У родителей он был четвертым ребенком и единственным, кто выжил. Первой была девочка, Бритте, которая в два года умерла от лейкемии, задолго до того, как Виллем появился на свет. Это случилось в Швеции, где его отец — исландец, работавший в рыболовном хозяйстве, — познакомился с его матерью, датчанкой. Затем они перебрались в Америку, где у них родился сын, Хемминг, который был болен ДЦП. Через три года появился сын Аксель — он умер еще младенцем, во сне, и никто так и не понял, от чего именно.
Когда родился Виллем, Хеммингу было восемь. Он не мог ни ходить, ни разговаривать, но Виллем любил его, для него он всегда оставался старшим братом. Хемминг, правда, умел улыбаться, и, улыбаясь, он подносил руку к лицу, растопыривая пальцы утиным клювом и растягивая губы, за которыми виднелись воспаленно-розовые десны. Виллем выучился ползать, потом ходить, потом бегать, а Хемминг год за годом так и сидел в кресле, и когда Виллем подрос и окреп, он принялся таскать Хемминга в кресле на неповоротливых колесах с толстыми резиновыми шинами (предполагалось, что человек в этом кресле будет сидеть, а не ездить по траве и грязи) по всей ферме, вокруг деревянного домика, где они жили с родителями. На холме перед их домом возвышалась усадьба — вытянутая, приземистая, с широкой террасой, огибавшей все здание, а если пойти вниз по дороге, можно было попасть на конюшни, где работали их родители. Пока Виллем учился в школе, он был Хеммингу и сиделкой, и компаньоном. По утрам он первым вставал, варил родителям кофе и кипятил воду для Хемминговой овсянки, а по вечерам выходил на дорогу встречать фургон, в котором его брата привозили из дневного пансионата для инвалидов, находившегося в часе езды от их дома. Виллем всегда думал, что они с братом очень похожи — у обоих были блестящие светлые волосы, такие же, как и у родителей, и глаза у обоих были серыми, как у отца, и у обоих в левом уголке рта была длинная впадинка-скобка, из-за которой вид у них был такой, будто их все забавляет и они вот-вот улыбнутся, — но кроме него этого сходства никто не замечал. Люди видели только коляску Хемминга, и влажно-красный овал его вечно раскрытого рта, и его глаза, которые чаще всего глядели куда-то в небо, следя за видимым одному ему облаком.
— Что ты там видишь, Хемминг? — иногда спрашивал Виллем брата во время их вечерних прогулок, но Хемминг, разумеется, никогда ему не отвечал.
Родители с Хеммингом управлялись расторопно и умело, но, как понимал Виллем, без особой любви.
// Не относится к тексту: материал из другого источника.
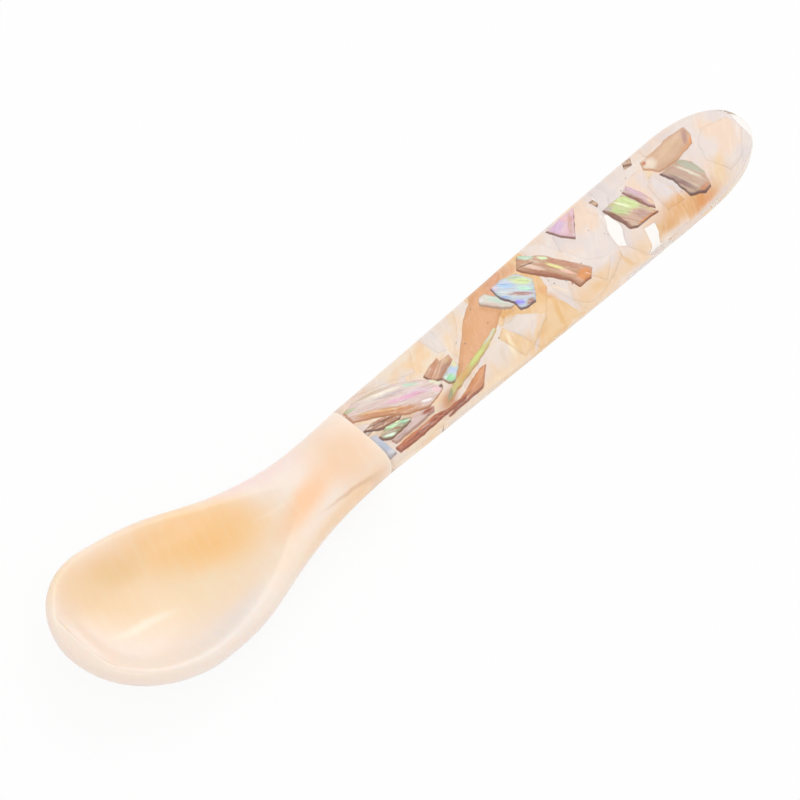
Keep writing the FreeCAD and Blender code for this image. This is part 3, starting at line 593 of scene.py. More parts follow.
class Finish:
    """A material under construction, with its Principled shader and Object coordinates."""

    def __init__(self, name):
        self.material = bpy.data.materials.new(name)
        self.material.use_nodes = True
        self.tree = self.material.node_tree
        self.shader = self.tree.nodes["Principled BSDF"]
        self.place = self.add("ShaderNodeTexCoord").outputs["Object"]

    def add(self, kind, **settings):
        """A new node of this kind, with these settings."""
        node = self.tree.nodes.new(kind)
        for name, value in settings.items():
            setattr(node, name, value)
        return node

    def join(self, output, target):
        self.tree.links.new(output, target)

    def set(self, name, value):
        """One even value for the whole piece."""
        self.shader.inputs[name].default_value = value

    def cells(self, size, detail, stretch=(1, 1, 1), heading=0.0, place=None, rough=0.5):
        """Noise with features of this many millimetres, drawn out along a heading."""
        turned = self.add("ShaderNodeMapping", vector_type="TEXTURE")
        turned.inputs["Rotation"].default_value = (0, 0, math.radians(heading))
        turned.inputs["Scale"].default_value = [MM * size * s for s in stretch]
        self.join(place or self.place, turned.inputs["Vector"])
        grain = self.add("ShaderNodeTexNoise")
        grain.inputs["Scale"].default_value = 1.0
        grain.inputs["Detail"].default_value = detail
        grain.inputs["Roughness"].default_value = rough
        self.join(turned.outputs["Vector"], grain.inputs["Vector"])
        return grain

    def drift(self, size, amount):
        """The object's coordinates, wandering by this many millimetres."""
        grain = self.cells(size, 3.0)
        centred = self.add("ShaderNodeVectorMath", operation="MULTIPLY_ADD")
        self.join(grain.outputs["Color"], centred.inputs[0])
        centred.inputs[1].default_value = (2 * amount * MM,) * 3
        centred.inputs[2].default_value = (-amount * MM,) * 3
        moved = self.add("ShaderNodeVectorMath", operation="ADD")
        self.join(self.place, moved.inputs[0])
        self.join(centred.outputs[0], moved.inputs[1])
        return moved.outputs[0]

    def ramp(self, value, low, high):
        """From 0 where the value is low to 1 where it is high, eased at both."""
        reach = self.add("ShaderNodeMapRange", interpolation_type="SMOOTHSTEP")
        self.join(value, reach.inputs["Value"])
        reach.inputs["From Min"].default_value = low
        reach.inputs["From Max"].default_value = high
        return reach.outputs["Result"]

    def patch(self, place, x, y, heading, length, width, soft):
        """From 1 inside an oval patch of the spoon's plan to 0 outside it."""
        turned = self.add("ShaderNodeMapping", vector_type="TEXTURE")
        turned.inputs["Location"].default_value = ((x + JOINT_AT.x) * MM, (y + JOINT_AT.y) * MM, 0)
        turned.inputs["Rotation"].default_value = (0, 0, math.radians(heading))
        turned.inputs["Scale"].default_value = (length / 2 * MM, width / 2 * MM, 1)
        self.join(place, turned.inputs["Vector"])
        flat = self.add("ShaderNodeVectorMath", operation="MULTIPLY")
        self.join(turned.outputs["Vector"], flat.inputs[0])
        flat.inputs[1].default_value = (1, 1, 0)
        ball = self.add("ShaderNodeTexGradient", gradient_type="SPHERICAL")
        self.join(flat.outputs[0], ball.inputs["Vector"])
        return self.ramp(ball.outputs["Fac"], 0.0, soft)

    def mix(self, share, first, second):
        """The first colour, turning into the second where the share is 1."""
        mixed = self.add("ShaderNodeMix", data_type="RGBA")
        self.join(share, mixed.inputs["Factor"])
        for socket, value in (("A", first), ("B", second)):
            target = next(i for i in mixed.inputs if i.name == socket and i.type == "RGBA")
            if isinstance(value, tuple):
                target.default_value = value
            else:
                self.join(value, target)
        return next(o for o in mixed.outputs if o.type == "RGBA")

    def times(self, value, amount):
        product = self.add("ShaderNodeMath", operation="MULTIPLY")
        self.join(value, product.inputs[0])
        product.inputs[1].default_value = amount
        return product.outputs[0]

    def veil(self, colour, grain, low, high, strength, shade):
        """Lay a shade over a colour where a grain rises, or falls, from low to high."""
        share = self.times(self.ramp(grain.outputs["Fac"], low, high), strength)
        return self.mix(share, colour, paint(*shade))

    def stains_and_painted_light(self, colour, place, patches, soft):
        """Lay oval patches over a colour, stains and nacre colour as well as painted highlights and painted
        shadows: middle, direction, length, width, shade and strength.
        """
        for x, y, turn, length, width, shade, strength in patches:
            spot = self.times(self.patch(place, x, y, turn, length, width, soft), strength)
            colour = self.mix(spot, colour, paint(*shade))
        return colour

    def edge_colour(self, colour, shade, low, high):
        """Colour the broken edge, fading between these distances inside it in millimetres."""
        reach = self.add("ShaderNodeAttribute", attribute_name="rim")
        return self.mix(self.ramp(reach.outputs["Fac"], low, high), paint(*shade), colour)

    def relief(self, height, depth):
        """Bump of this many millimetres."""
        bump = self.add("ShaderNodeBump")
        bump.inputs["Strength"].default_value = 1.0
        bump.inputs["Distance"].default_value = depth * MM
        self.join(height, bump.inputs["Height"])
        self.join(bump.outputs["Normal"], self.shader.inputs["Normal"])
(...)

Когда Виллем задерживался в школе — на футбольном матче или забеге — или когда ему нужно было сверхурочно поработать в местном супермаркете, мать встречала Хемминга у дороги, затаскивала его в ванну и потом вытаскивала оттуда, мать кормила его ужином — рисовой кашей с курицей — и меняла ему подгузник, перед тем как уложить в кровать. Но она не читала ему, не разговаривала с ним и не гуляла с ним так, как делал Виллем. Его беспокоило отношение родителей к Хеммингу — упрекнуть их было не в чем, однако Виллем чувствовал, что они считают себя в ответе за Хемминга, но не более того. Потом он еще будет себя уверять, что глупо было бы ждать от них чего-то еще, что это было бы чудом. Но все равно. Виллему хотелось бы, чтобы они больше любили Хемминга, чуть-чуть побольше.
(Хотя, как знать, может, он слишком многого хотел, когда просил их любви. Они стольких детей потеряли, что, возможно, попросту не желали или не могли полностью посвятить себя тем, кто выжил. Ведь в конце концов они с Хеммингом тоже их покинут, не важно, по собственной воле или нет, и тогда они потеряют их всех. Но эта мысль пришла ему в голову только спустя много-много лет.)
Когда Виллем был на втором курсе колледжа, Хеммингу пришлось срочно вырезать аппендикс. «Говорят, как раз вовремя успели», — сообщила ему по телефону мать. Говорила она безучастно, очень деловито, и в ее голосе не слышалось ни тревоги, ни облегчения — впрочем, не слышалось в нем (пусть и не хочется, и страшно об этом думать, но подумать все же пришлось) и разочарования.
Сиделка Хемминга, местная жительница, которой после отъезда Виллема они платили за ночные дежурства, заметила, что он шлепает себя по животу и стонет, и, нащупав у него в боку под ребрами твердый грибообразный узелок, сумела распознать аппендицит. Во время операции врачи обнаружили на толстой кишке небольшой нарост, длиной в пару сантиметров, и сделали биопсию. После рентгена выяснилось, что таких наростов несколько, и врачи собирались их тоже вырезать.